John McEnroe (Shia LaBeouf) is the latest upstart to challenge him, a brash and rude American even more brash and rude than the dominant player Borg himself unseated, Jimmy Conners (Tom Datnow, relegated to the background). He’s assaulted a “gentleman’s sport” with cursing, tantrums and tirades that rattle line judges, throw opponents off their game and infuriate spectators. “Super Brat,” as the Brits nicknamed him, is just 21. 

“If I beat Borg in the finals,” he cracks to reporters, “it’ll be very hard to boo me.”


But did you know that Borg started out just the same way, a racket-tossing tyro facing a ban, as a teen, from Swedish tennis, where guys like him didn’t fit into “a gentleman’s sport?”

That’s the back-story we see in this film, mostly seen from Borg’s point of view. Bjorn Borg’s own son Leo makes a compelling brat himself, playing his dad as a kid who lets his temper beat him when the other player can’t.

He used the range-reducing two-handed backhand because he was also a teen hockey player, and his family gave up trying to tame his on-court behavior earlier than you would have liked.

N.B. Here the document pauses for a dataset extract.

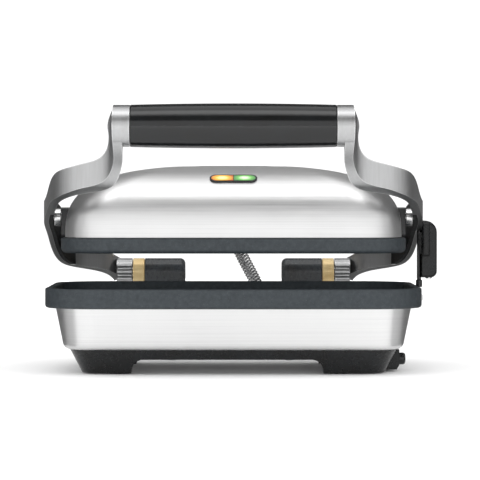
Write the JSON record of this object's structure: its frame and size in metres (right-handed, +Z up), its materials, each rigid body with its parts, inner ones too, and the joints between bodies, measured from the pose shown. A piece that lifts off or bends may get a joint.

But onetime Swedish star Bergelin (the always estimable Skarsgard) sees the inner fire and figures he can direct the conflagration. His first lesson? A practice where every shot the punk takes gets called “out.” Yeah, he reacts just the way McEnroe did. But he’s got to get that under control.

McEnroe’s intensity is summed up in his British hotel room. He calls the front desk, gets some magic markers, and paints his walls with the Men’s Singles Draw, marking off who each of them has to get through to make their date with history, in the finals.

Borg broods, dials himself into his training rituals, contemplates “escape,” lies about his identity to strangers like a man who cannot handle the screaming groupies that come with fame and bristles at everyone who calls him “a machine.” No, he is “a volcano, keeping it all in.” McEnroe sees this.  His coach remembers it. His fiance (Tuva Novotny) frets that he’s bottled it up for too long.

Meanwhile, Johnny Mac is obsessing over pinball machines, partying with “Broadway” Vitas Gerulaitis (Robert Emms, funny) and cutting the throat of his best friend on the tour, Peter Fleming (Scott Arthur).

On the court? Borg struggles against low seeds and McEnroe, whose nerves are more out in the open, gripes about English pigeons, curses umpires with the F-bombs TV audiences rarely heard and the infamous, “ExCUSE me? You cannot be SERIOUS!” which we did.

The final, with its soul-crushing passing shots, scorching, arcing serves and naked net-charging aggression, is pretty much what you’d hope for in a movie about this signal event in the sport. It’s not quite full speed, even with digital enhancements.

Skarsgard is one of the greatest character actors of his era and brings stoic pathos to the “those who can’t, coach” role. But Gudnason is the star here, and shoulders that responsibility about as well as Borg did.

Which leaves the movie to LaBeouf, who energizes scenes with his antic energy, his darting eyes prattle, letting us see that desire to be “the youngest ever” men’s singles champ and the deflating defeatism that sets in, only to be beaten back by sheer will and ego — the fear of being humiliated.

God help the LaBeouf haters out there, but this is a great performance.

There is suspense, even if you remember how the match turned out, in the surprising layers of back story and the touching coda.

There’s no blood on the mat, no referee counting down from eight. But “Borg vs. McEnroe” is a vivid reminder of the personal nature of this genteel combat sport, of a great rivalry and of a time when America, Sweden and the world were their most passionate about it.


MPAA Rating: R for language throughout, and some nudity

Cast: Sverrir Gudnason, Shia LaBeouf, Stellan Skarsgard, Tuva Novotny

Credits:Directed by Janus Metz, script by Ronnie Sandahl. A Neon release.